* _Exercise aim_
Extract each line of the data below exactly as written.

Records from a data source
☆ ☆ ☆ ☆

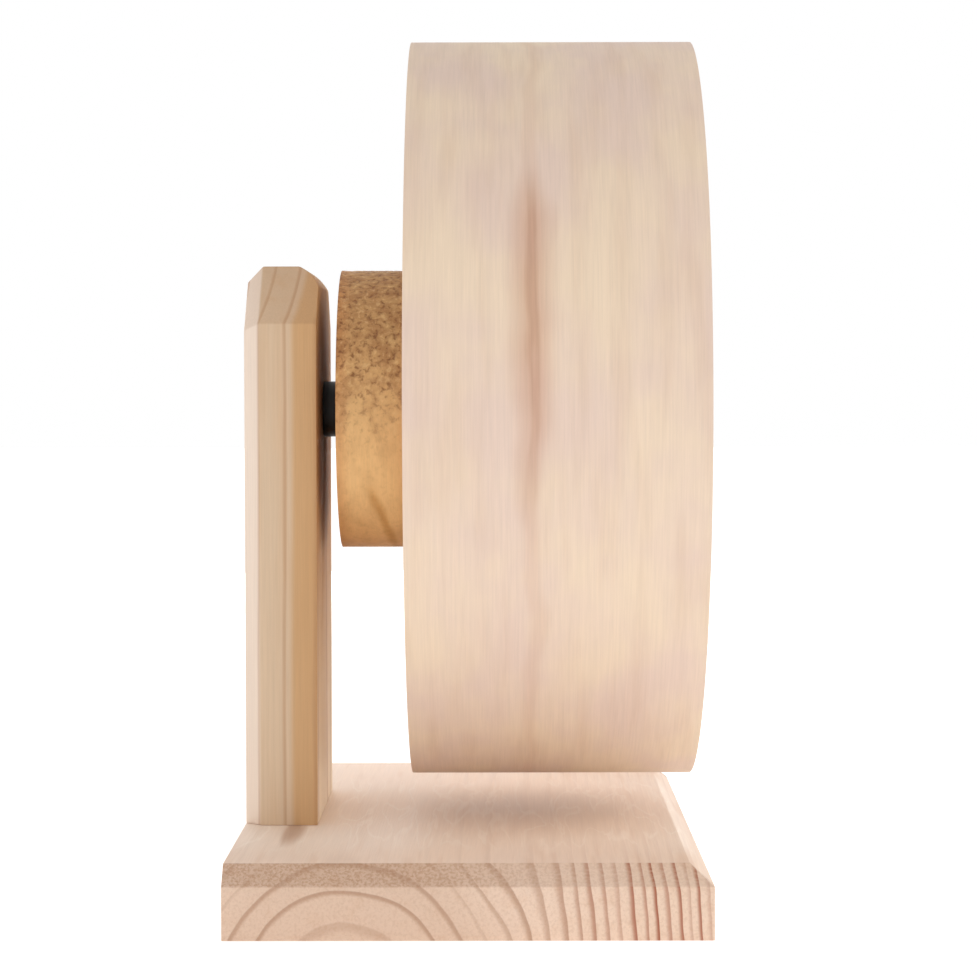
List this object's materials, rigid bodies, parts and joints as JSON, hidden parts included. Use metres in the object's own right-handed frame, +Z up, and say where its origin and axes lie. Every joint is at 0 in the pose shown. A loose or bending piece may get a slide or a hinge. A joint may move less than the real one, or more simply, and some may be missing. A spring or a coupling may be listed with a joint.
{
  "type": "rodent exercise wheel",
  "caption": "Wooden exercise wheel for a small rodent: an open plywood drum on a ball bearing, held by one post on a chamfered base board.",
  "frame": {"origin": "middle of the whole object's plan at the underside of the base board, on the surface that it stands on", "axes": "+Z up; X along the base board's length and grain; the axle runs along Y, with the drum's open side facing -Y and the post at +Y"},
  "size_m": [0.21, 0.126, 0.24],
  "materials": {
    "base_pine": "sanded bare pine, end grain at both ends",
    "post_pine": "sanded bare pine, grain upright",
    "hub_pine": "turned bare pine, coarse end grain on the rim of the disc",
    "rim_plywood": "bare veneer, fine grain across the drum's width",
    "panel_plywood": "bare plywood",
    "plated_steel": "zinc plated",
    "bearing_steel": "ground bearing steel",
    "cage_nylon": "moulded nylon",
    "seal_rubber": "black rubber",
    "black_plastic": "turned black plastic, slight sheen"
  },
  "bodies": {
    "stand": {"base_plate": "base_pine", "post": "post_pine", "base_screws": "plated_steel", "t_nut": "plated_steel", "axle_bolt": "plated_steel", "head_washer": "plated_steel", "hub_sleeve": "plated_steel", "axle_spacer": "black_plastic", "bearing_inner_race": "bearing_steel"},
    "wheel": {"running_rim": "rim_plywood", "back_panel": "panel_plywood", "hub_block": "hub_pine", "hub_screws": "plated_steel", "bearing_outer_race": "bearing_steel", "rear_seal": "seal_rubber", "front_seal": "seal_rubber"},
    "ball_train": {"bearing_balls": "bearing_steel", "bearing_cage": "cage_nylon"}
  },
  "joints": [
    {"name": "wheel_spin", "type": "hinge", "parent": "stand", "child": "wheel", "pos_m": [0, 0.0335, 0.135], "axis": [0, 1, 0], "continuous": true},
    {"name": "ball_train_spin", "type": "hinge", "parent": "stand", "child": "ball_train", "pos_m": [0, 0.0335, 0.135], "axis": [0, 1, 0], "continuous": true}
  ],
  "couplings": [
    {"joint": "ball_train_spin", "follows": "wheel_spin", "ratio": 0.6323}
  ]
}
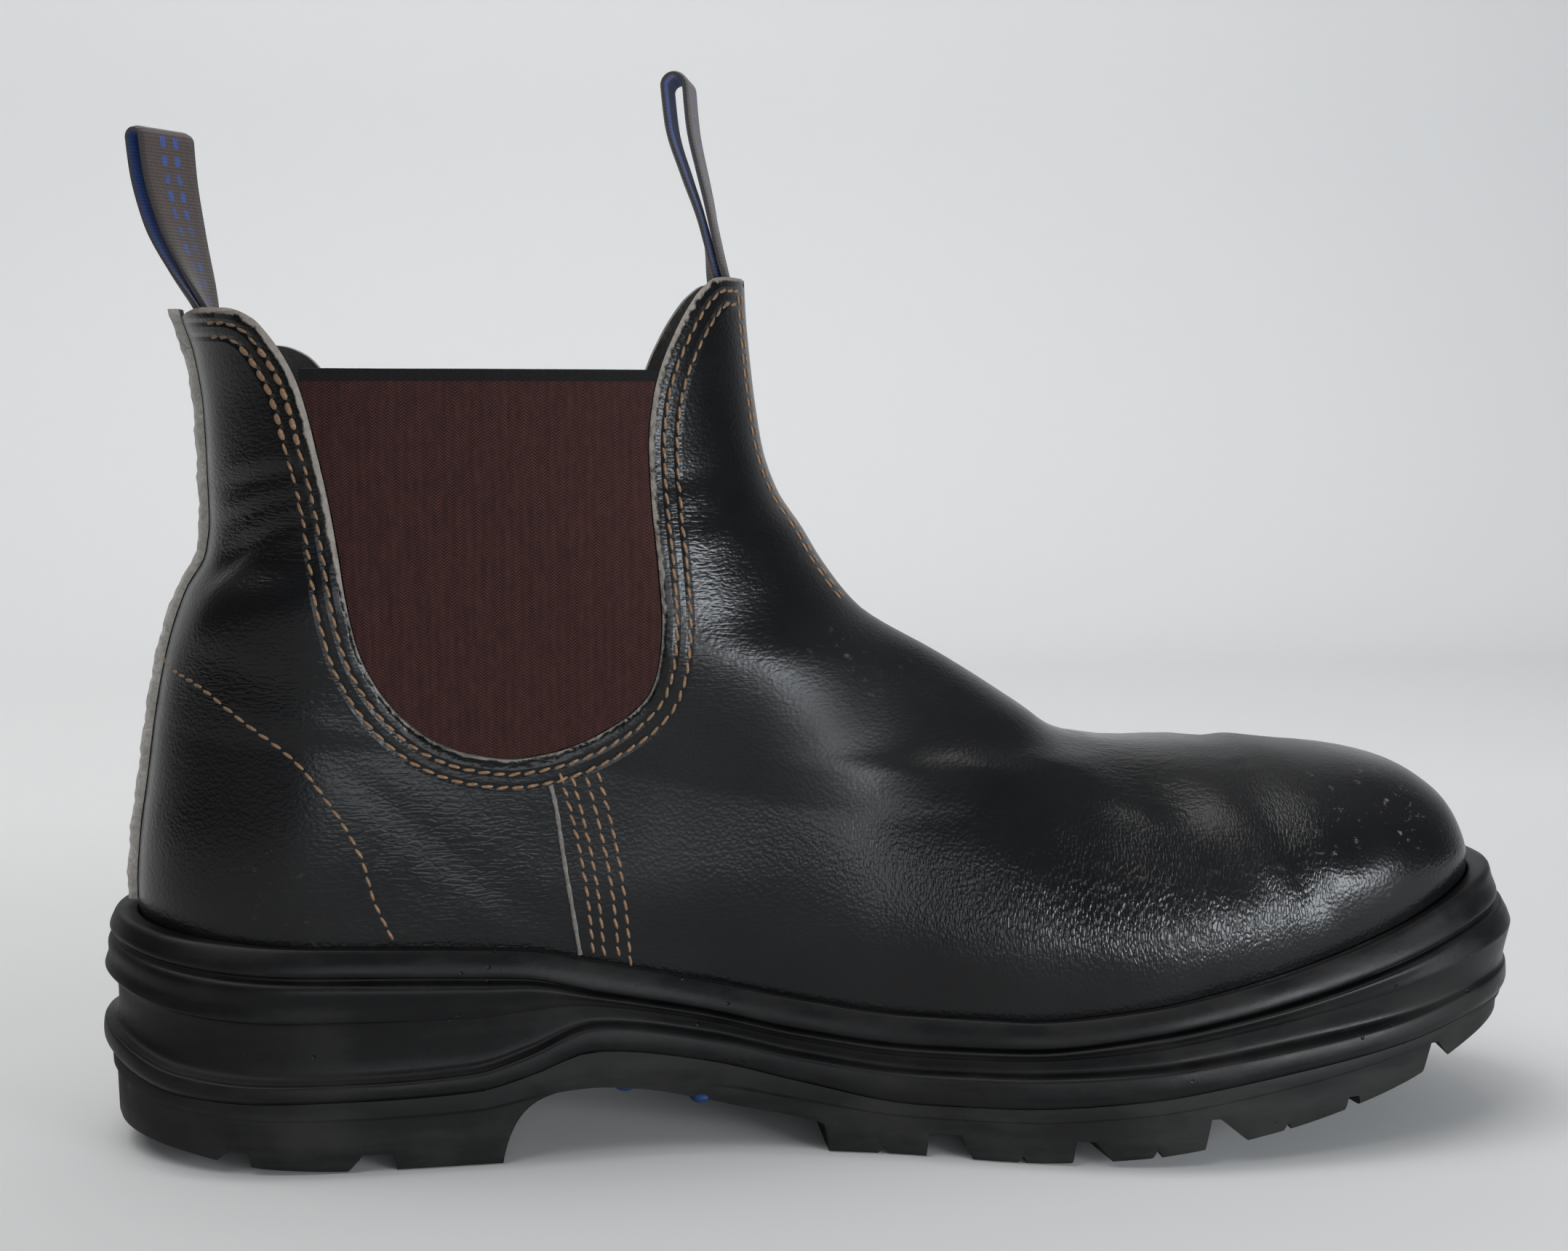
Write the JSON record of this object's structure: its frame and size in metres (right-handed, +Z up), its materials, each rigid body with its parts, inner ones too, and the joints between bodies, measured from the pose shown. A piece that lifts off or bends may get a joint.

☆ ☆ ☆ ☆

* _Answer for the task_
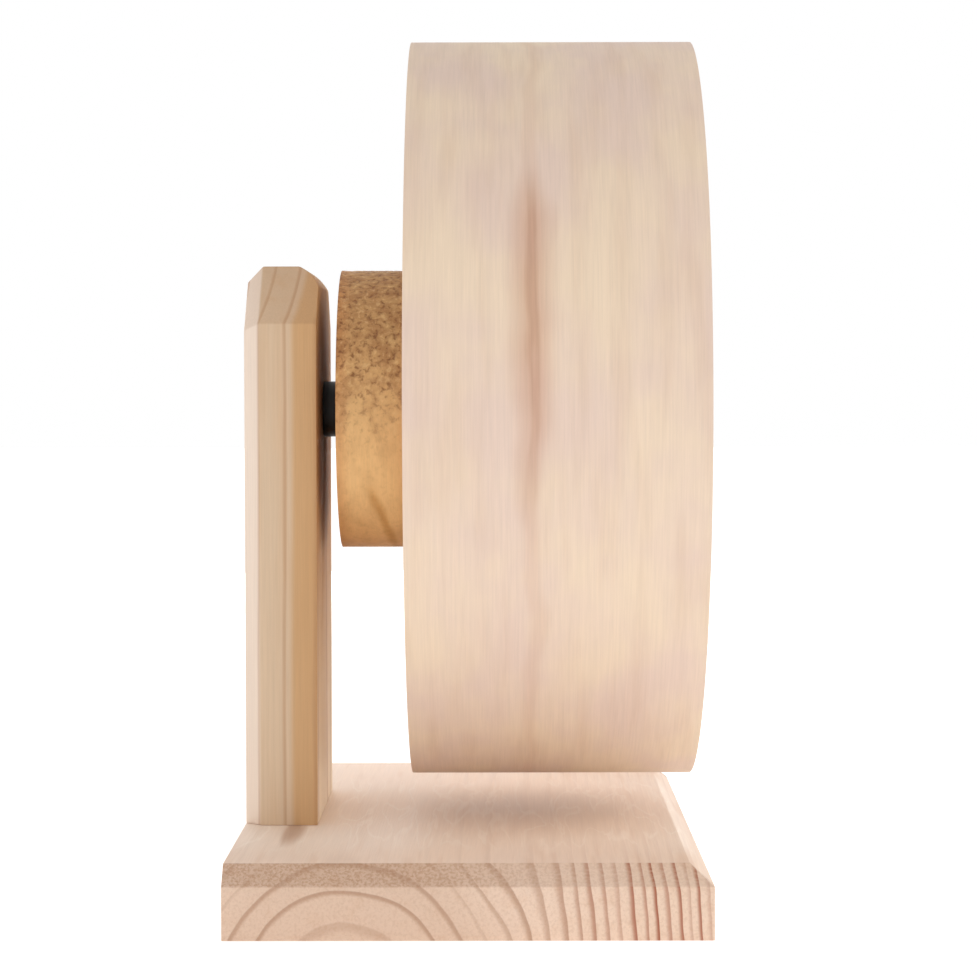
List this object's materials, rigid bodies, parts and joints as JSON, hidden parts included. Use metres in the object's own right-handed frame, +Z up, and say where its origin and axes lie. Every joint is at 0 in the pose shown. A loose or bending piece may get a slide or a hinge. A joint may move less than the real one, or more simply, and some may be missing. A spring or a coupling may be listed with a joint.
{
  "type": "rodent exercise wheel",
  "caption": "Wooden exercise wheel for a small rodent: an open plywood drum on a ball bearing, held by one post on a chamfered base board.",
  "frame": {"origin": "middle of the whole object's plan at the underside of the base board, on the surface that it stands on", "axes": "+Z up; X along the base board's length and grain; the axle runs along Y, with the drum's open side facing -Y and the post at +Y"},
  "size_m": [0.21, 0.126, 0.24],
  "materials": {
    "base_pine": "sanded bare pine, end grain at both ends",
    "post_pine": "sanded bare pine, grain upright",
    "hub_pine": "turned bare pine, coarse end grain on the rim of the disc",
    "rim_plywood": "bare veneer, fine grain across the drum's width",
    "panel_plywood": "bare plywood",
    "plated_steel": "zinc plated",
    "bearing_steel": "ground bearing steel",
    "cage_nylon": "moulded nylon",
    "seal_rubber": "black rubber",
    "black_plastic": "turned black plastic, slight sheen"
  },
  "bodies": {
    "stand": {"base_plate": "base_pine", "post": "post_pine", "base_screws": "plated_steel", "t_nut": "plated_steel", "axle_bolt": "plated_steel", "head_washer": "plated_steel", "hub_sleeve": "plated_steel", "axle_spacer": "black_plastic", "bearing_inner_race": "bearing_steel"},
    "wheel": {"running_rim": "rim_plywood", "back_panel": "panel_plywood", "hub_block": "hub_pine", "hub_screws": "plated_steel", "bearing_outer_race": "bearing_steel", "rear_seal": "seal_rubber", "front_seal": "seal_rubber"},
    "ball_train": {"bearing_balls": "bearing_steel", "bearing_cage": "cage_nylon"}
  },
  "joints": [
    {"name": "wheel_spin", "type": "hinge", "parent": "stand", "child": "wheel", "pos_m": [0, 0.0335, 0.135], "axis": [0, 1, 0], "continuous": true},
    {"name": "ball_train_spin", "type": "hinge", "parent": "stand", "child": "ball_train", "pos_m": [0, 0.0335, 0.135], "axis": [0, 1, 0], "continuous": true}
  ],
  "couplings": [
    {"joint": "ball_train_spin", "follows": "wheel_spin", "ratio": 0.6323}
  ]
}
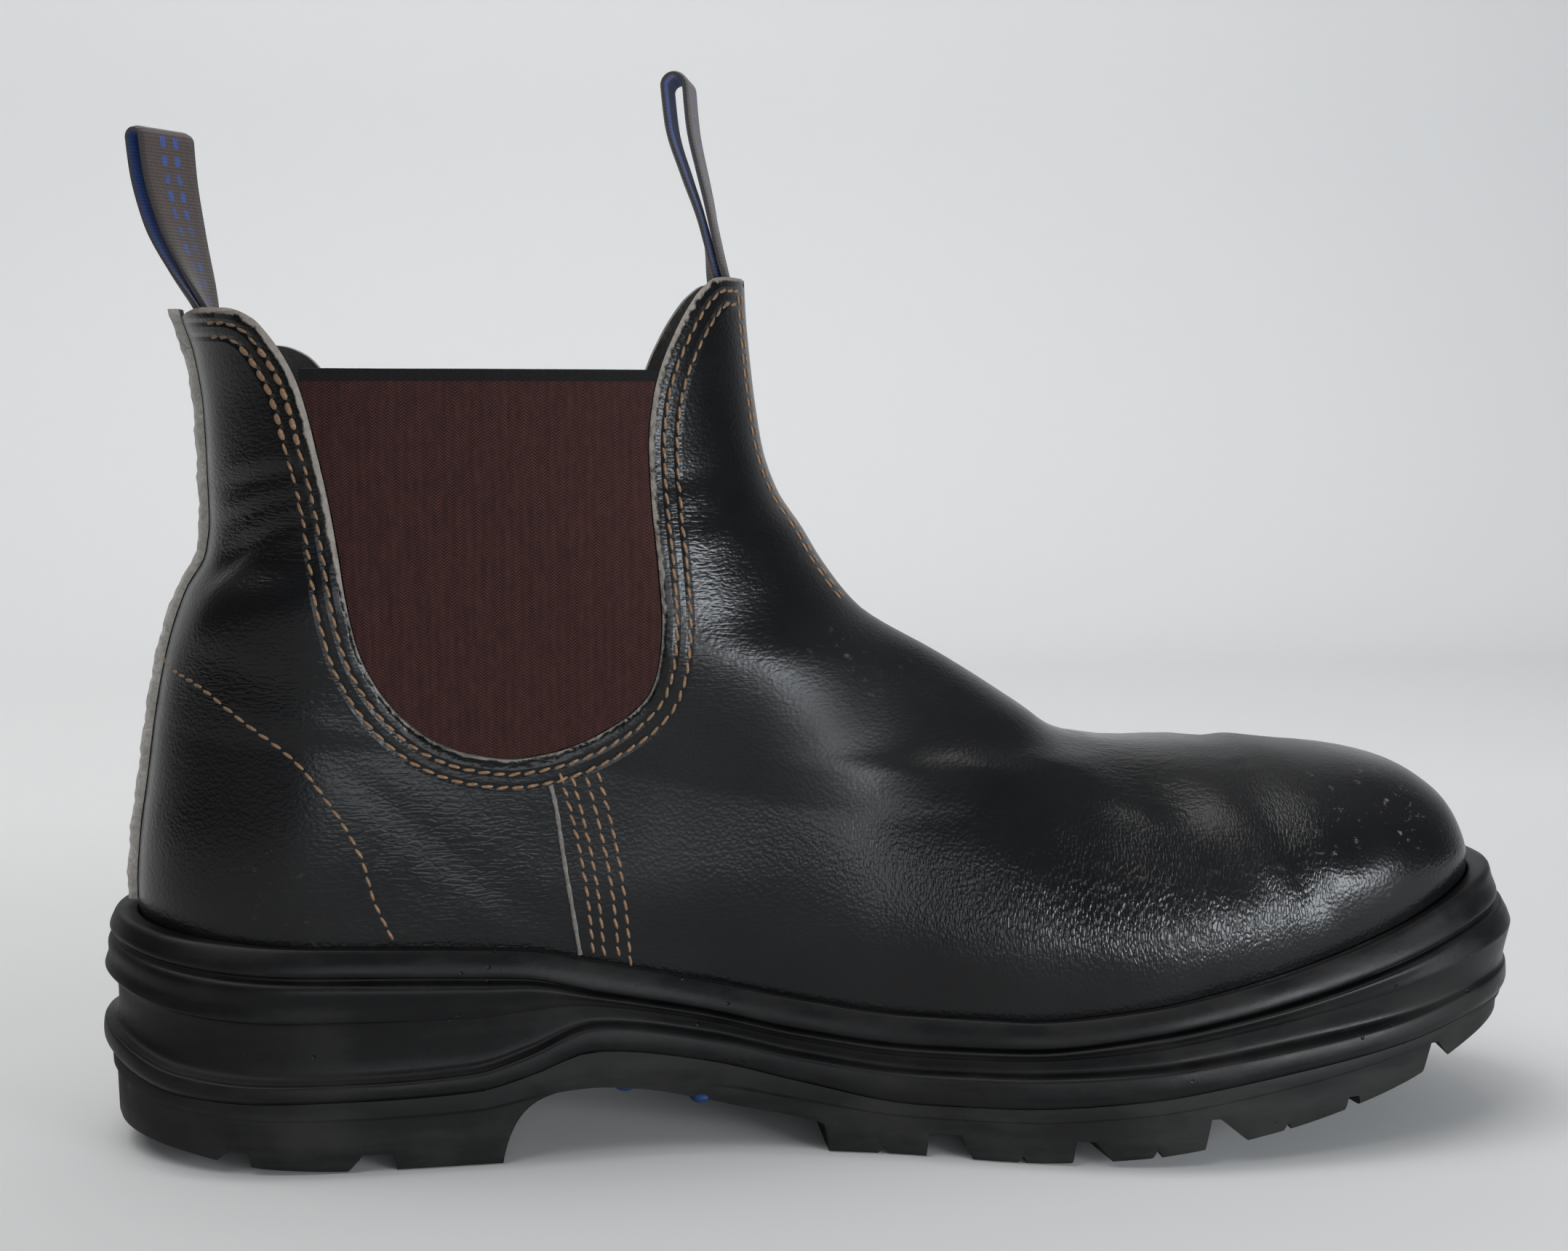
Write the JSON record of this object's structure: its frame and size in metres (right-handed, +Z up), its materials, each rigid body with its parts, inner ones too, and the joints between bodies, measured from the pose shown. A piece that lifts off or bends may get a joint.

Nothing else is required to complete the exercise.